Start Supplied data
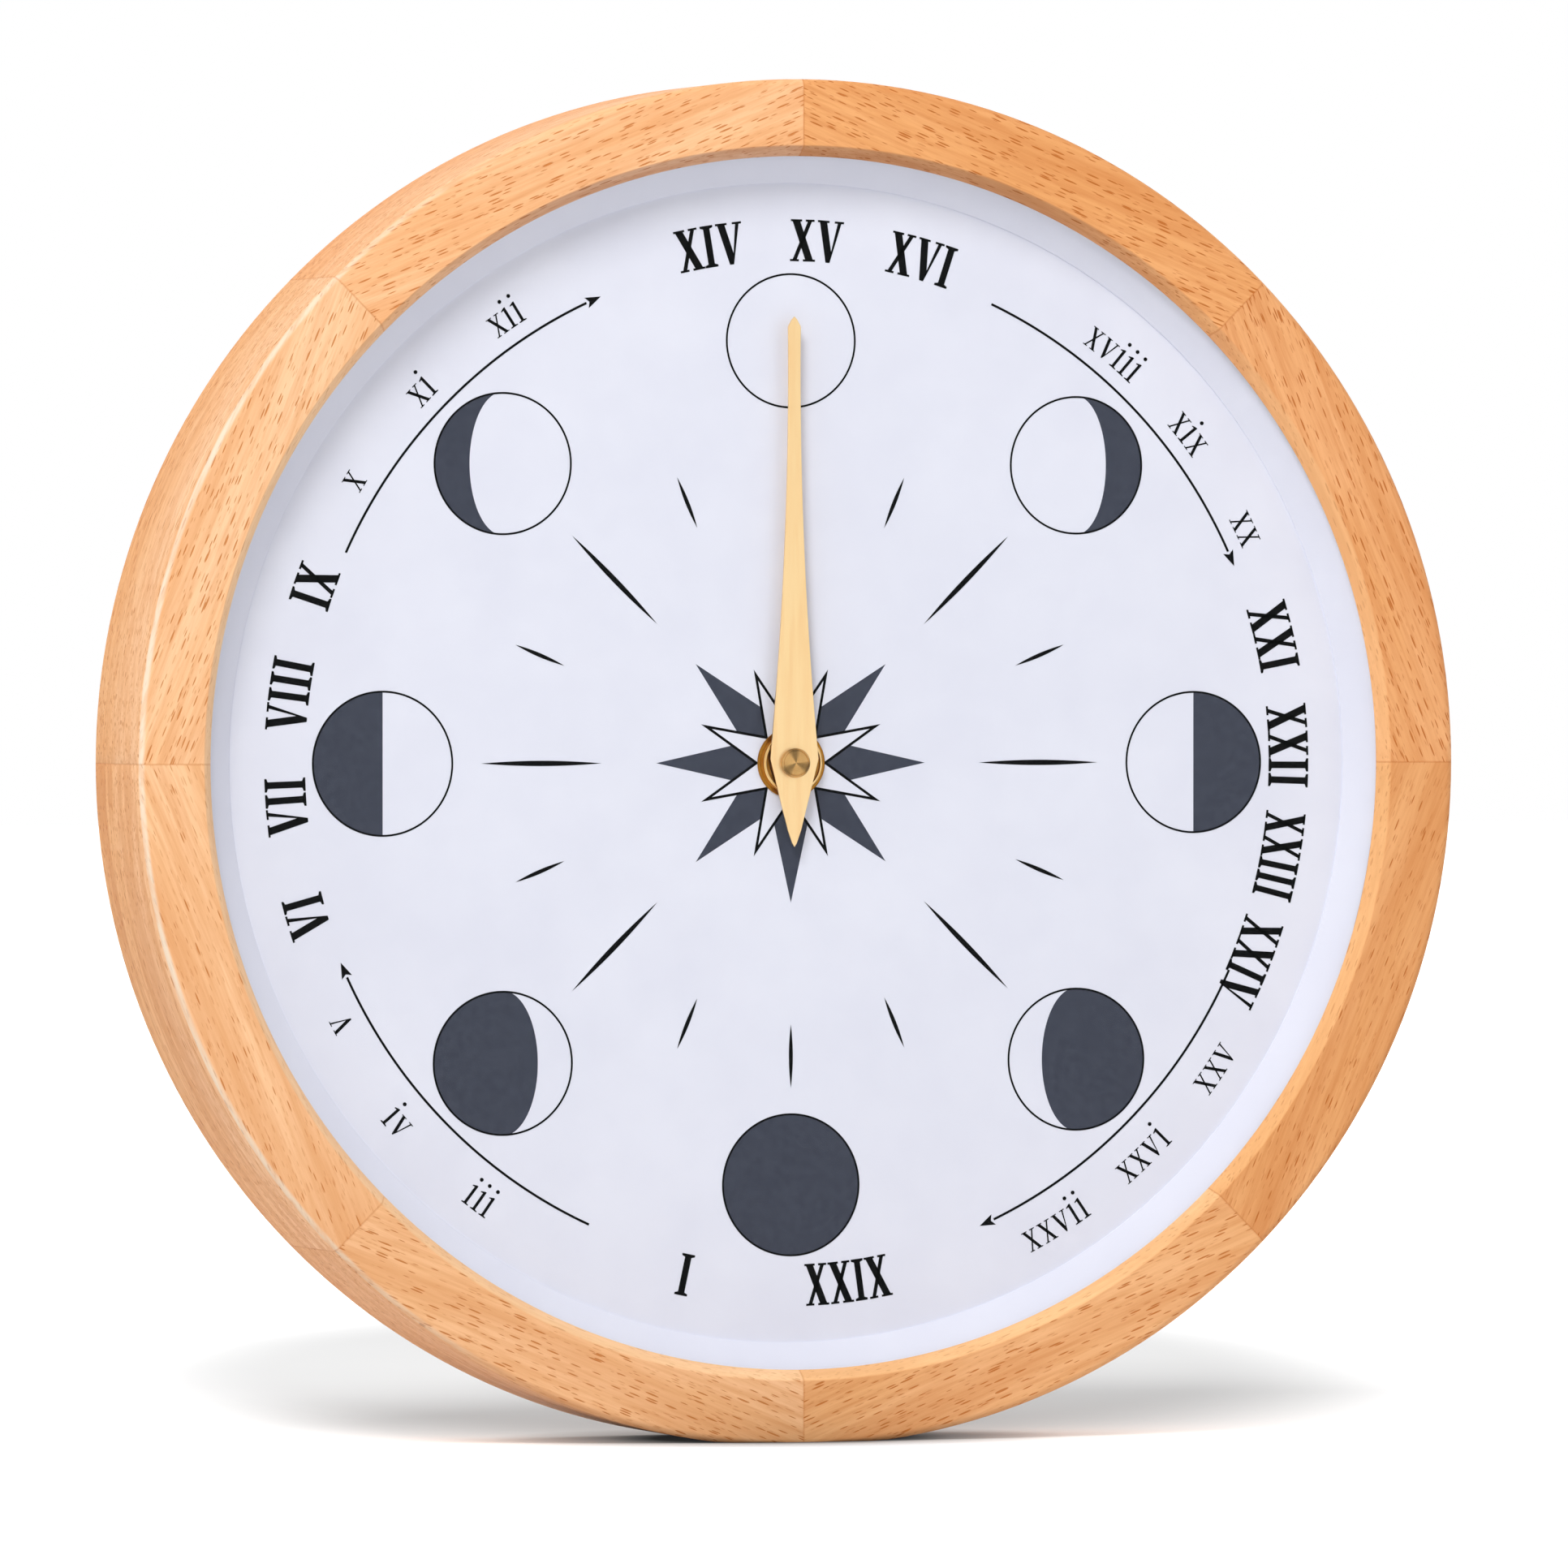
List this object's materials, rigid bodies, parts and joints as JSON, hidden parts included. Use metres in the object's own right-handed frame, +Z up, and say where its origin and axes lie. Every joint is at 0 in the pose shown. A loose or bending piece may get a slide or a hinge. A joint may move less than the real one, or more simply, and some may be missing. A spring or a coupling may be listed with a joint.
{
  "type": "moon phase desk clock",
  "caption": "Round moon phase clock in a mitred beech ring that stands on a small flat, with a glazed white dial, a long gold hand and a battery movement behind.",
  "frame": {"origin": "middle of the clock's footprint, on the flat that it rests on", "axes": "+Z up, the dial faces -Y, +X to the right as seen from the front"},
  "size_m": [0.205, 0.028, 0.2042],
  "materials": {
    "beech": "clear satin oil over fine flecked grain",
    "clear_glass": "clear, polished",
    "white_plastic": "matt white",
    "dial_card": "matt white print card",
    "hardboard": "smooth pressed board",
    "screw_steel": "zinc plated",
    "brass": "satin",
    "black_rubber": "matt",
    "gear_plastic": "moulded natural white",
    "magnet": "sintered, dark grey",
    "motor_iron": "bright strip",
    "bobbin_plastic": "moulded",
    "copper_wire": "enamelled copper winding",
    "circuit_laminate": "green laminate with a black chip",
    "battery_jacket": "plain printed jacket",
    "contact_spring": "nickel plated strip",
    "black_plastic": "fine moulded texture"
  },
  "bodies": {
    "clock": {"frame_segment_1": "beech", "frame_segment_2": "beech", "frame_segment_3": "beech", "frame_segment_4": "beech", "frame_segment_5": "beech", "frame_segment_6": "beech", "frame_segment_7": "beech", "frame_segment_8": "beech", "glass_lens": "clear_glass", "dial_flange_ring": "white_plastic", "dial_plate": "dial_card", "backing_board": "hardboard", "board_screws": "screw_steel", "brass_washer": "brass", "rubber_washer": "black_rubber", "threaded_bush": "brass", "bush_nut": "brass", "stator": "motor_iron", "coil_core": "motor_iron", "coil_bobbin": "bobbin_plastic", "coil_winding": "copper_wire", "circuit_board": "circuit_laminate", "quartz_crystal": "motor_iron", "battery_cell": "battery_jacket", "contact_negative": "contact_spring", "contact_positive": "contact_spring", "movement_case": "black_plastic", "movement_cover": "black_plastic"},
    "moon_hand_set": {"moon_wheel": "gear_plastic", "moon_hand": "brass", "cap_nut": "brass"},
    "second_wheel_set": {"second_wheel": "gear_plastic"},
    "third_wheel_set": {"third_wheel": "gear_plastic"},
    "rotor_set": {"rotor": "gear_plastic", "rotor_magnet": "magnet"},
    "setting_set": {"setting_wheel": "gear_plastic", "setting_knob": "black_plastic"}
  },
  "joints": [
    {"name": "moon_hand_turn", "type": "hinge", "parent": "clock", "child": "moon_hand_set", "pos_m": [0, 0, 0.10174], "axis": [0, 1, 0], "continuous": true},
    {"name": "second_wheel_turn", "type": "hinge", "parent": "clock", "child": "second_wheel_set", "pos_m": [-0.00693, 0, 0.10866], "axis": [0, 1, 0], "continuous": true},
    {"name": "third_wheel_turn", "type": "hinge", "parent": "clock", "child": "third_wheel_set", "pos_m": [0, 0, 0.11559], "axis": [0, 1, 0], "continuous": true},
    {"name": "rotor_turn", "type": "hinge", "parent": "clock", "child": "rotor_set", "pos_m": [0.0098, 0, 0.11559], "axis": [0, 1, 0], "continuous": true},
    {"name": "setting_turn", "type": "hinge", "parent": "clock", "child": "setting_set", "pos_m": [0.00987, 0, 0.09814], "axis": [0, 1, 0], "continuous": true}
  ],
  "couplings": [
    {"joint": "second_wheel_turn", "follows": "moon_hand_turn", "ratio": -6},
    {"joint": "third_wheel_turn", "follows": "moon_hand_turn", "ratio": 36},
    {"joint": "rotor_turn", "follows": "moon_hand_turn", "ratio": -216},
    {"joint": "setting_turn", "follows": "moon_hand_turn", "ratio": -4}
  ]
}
End Supplied data
**Objective:** Copy out the material above in its entirety. Every detail must match.

**Full output:**
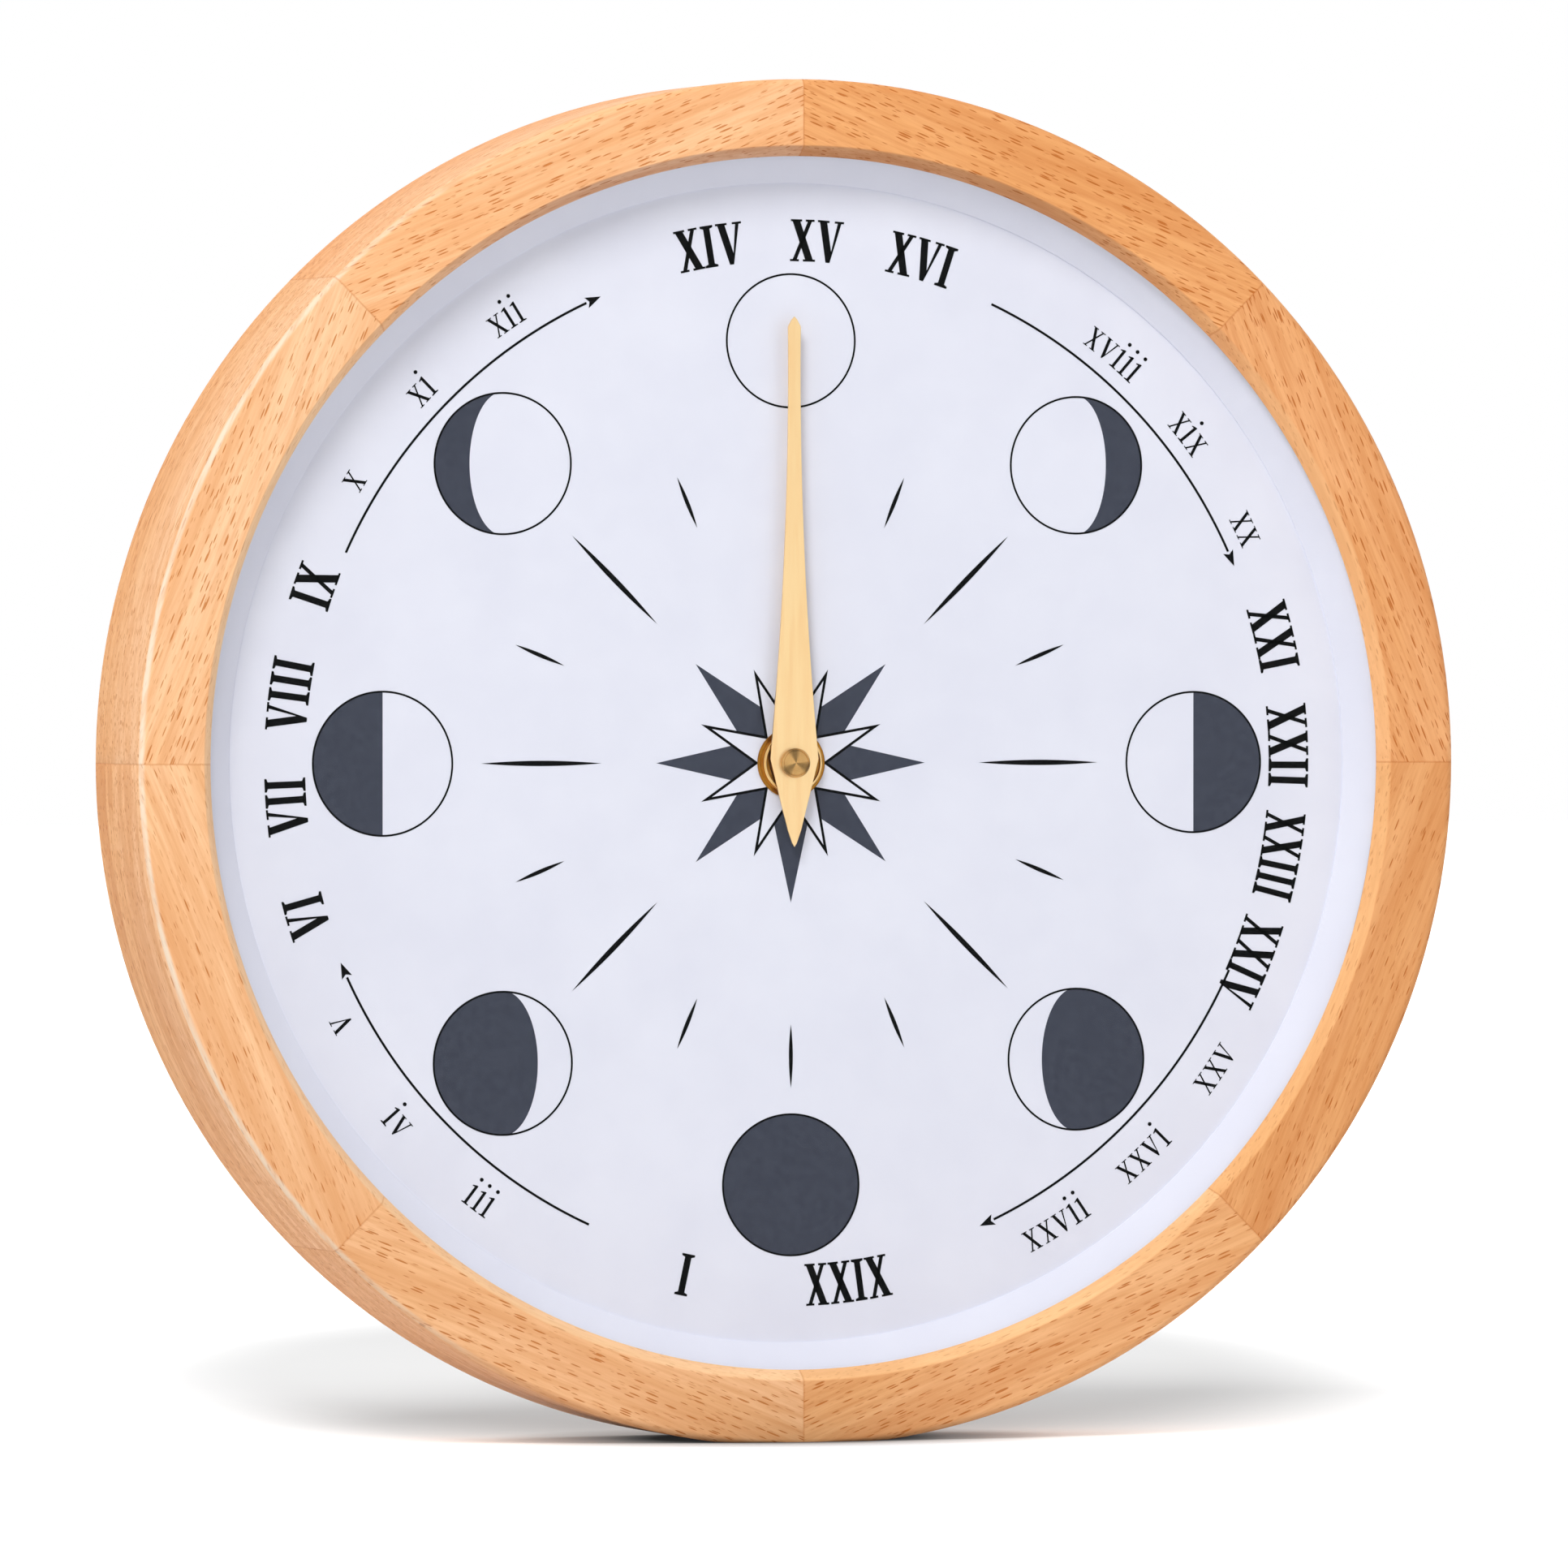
List this object's materials, rigid bodies, parts and joints as JSON, hidden parts included. Use metres in the object's own right-handed frame, +Z up, and say where its origin and axes lie. Every joint is at 0 in the pose shown. A loose or bending piece may get a slide or a hinge. A joint may move less than the real one, or more simply, and some may be missing. A spring or a coupling may be listed with a joint.
{
  "type": "moon phase desk clock",
  "caption": "Round moon phase clock in a mitred beech ring that stands on a small flat, with a glazed white dial, a long gold hand and a battery movement behind.",
  "frame": {"origin": "middle of the clock's footprint, on the flat that it rests on", "axes": "+Z up, the dial faces -Y, +X to the right as seen from the front"},
  "size_m": [0.205, 0.028, 0.2042],
  "materials": {
    "beech": "clear satin oil over fine flecked grain",
    "clear_glass": "clear, polished",
    "white_plastic": "matt white",
    "dial_card": "matt white print card",
    "hardboard": "smooth pressed board",
    "screw_steel": "zinc plated",
    "brass": "satin",
    "black_rubber": "matt",
    "gear_plastic": "moulded natural white",
    "magnet": "sintered, dark grey",
    "motor_iron": "bright strip",
    "bobbin_plastic": "moulded",
    "copper_wire": "enamelled copper winding",
    "circuit_laminate": "green laminate with a black chip",
    "battery_jacket": "plain printed jacket",
    "contact_spring": "nickel plated strip",
    "black_plastic": "fine moulded texture"
  },
  "bodies": {
    "clock": {"frame_segment_1": "beech", "frame_segment_2": "beech", "frame_segment_3": "beech", "frame_segment_4": "beech", "frame_segment_5": "beech", "frame_segment_6": "beech", "frame_segment_7": "beech", "frame_segment_8": "beech", "glass_lens": "clear_glass", "dial_flange_ring": "white_plastic", "dial_plate": "dial_card", "backing_board": "hardboard", "board_screws": "screw_steel", "brass_washer": "brass", "rubber_washer": "black_rubber", "threaded_bush": "brass", "bush_nut": "brass", "stator": "motor_iron", "coil_core": "motor_iron", "coil_bobbin": "bobbin_plastic", "coil_winding": "copper_wire", "circuit_board": "circuit_laminate", "quartz_crystal": "motor_iron", "battery_cell": "battery_jacket", "contact_negative": "contact_spring", "contact_positive": "contact_spring", "movement_case": "black_plastic", "movement_cover": "black_plastic"},
    "moon_hand_set": {"moon_wheel": "gear_plastic", "moon_hand": "brass", "cap_nut": "brass"},
    "second_wheel_set": {"second_wheel": "gear_plastic"},
    "third_wheel_set": {"third_wheel": "gear_plastic"},
    "rotor_set": {"rotor": "gear_plastic", "rotor_magnet": "magnet"},
    "setting_set": {"setting_wheel": "gear_plastic", "setting_knob": "black_plastic"}
  },
  "joints": [
    {"name": "moon_hand_turn", "type": "hinge", "parent": "clock", "child": "moon_hand_set", "pos_m": [0, 0, 0.10174], "axis": [0, 1, 0], "continuous": true},
    {"name": "second_wheel_turn", "type": "hinge", "parent": "clock", "child": "second_wheel_set", "pos_m": [-0.00693, 0, 0.10866], "axis": [0, 1, 0], "continuous": true},
    {"name": "third_wheel_turn", "type": "hinge", "parent": "clock", "child": "third_wheel_set", "pos_m": [0, 0, 0.11559], "axis": [0, 1, 0], "continuous": true},
    {"name": "rotor_turn", "type": "hinge", "parent": "clock", "child": "rotor_set", "pos_m": [0.0098, 0, 0.11559], "axis": [0, 1, 0], "continuous": true},
    {"name": "setting_turn", "type": "hinge", "parent": "clock", "child": "setting_set", "pos_m": [0.00987, 0, 0.09814], "axis": [0, 1, 0], "continuous": true}
  ],
  "couplings": [
    {"joint": "second_wheel_turn", "follows": "moon_hand_turn", "ratio": -6},
    {"joint": "third_wheel_turn", "follows": "moon_hand_turn", "ratio": 36},
    {"joint": "rotor_turn", "follows": "moon_hand_turn", "ratio": -216},
    {"joint": "setting_turn", "follows": "moon_hand_turn", "ratio": -4}
  ]
}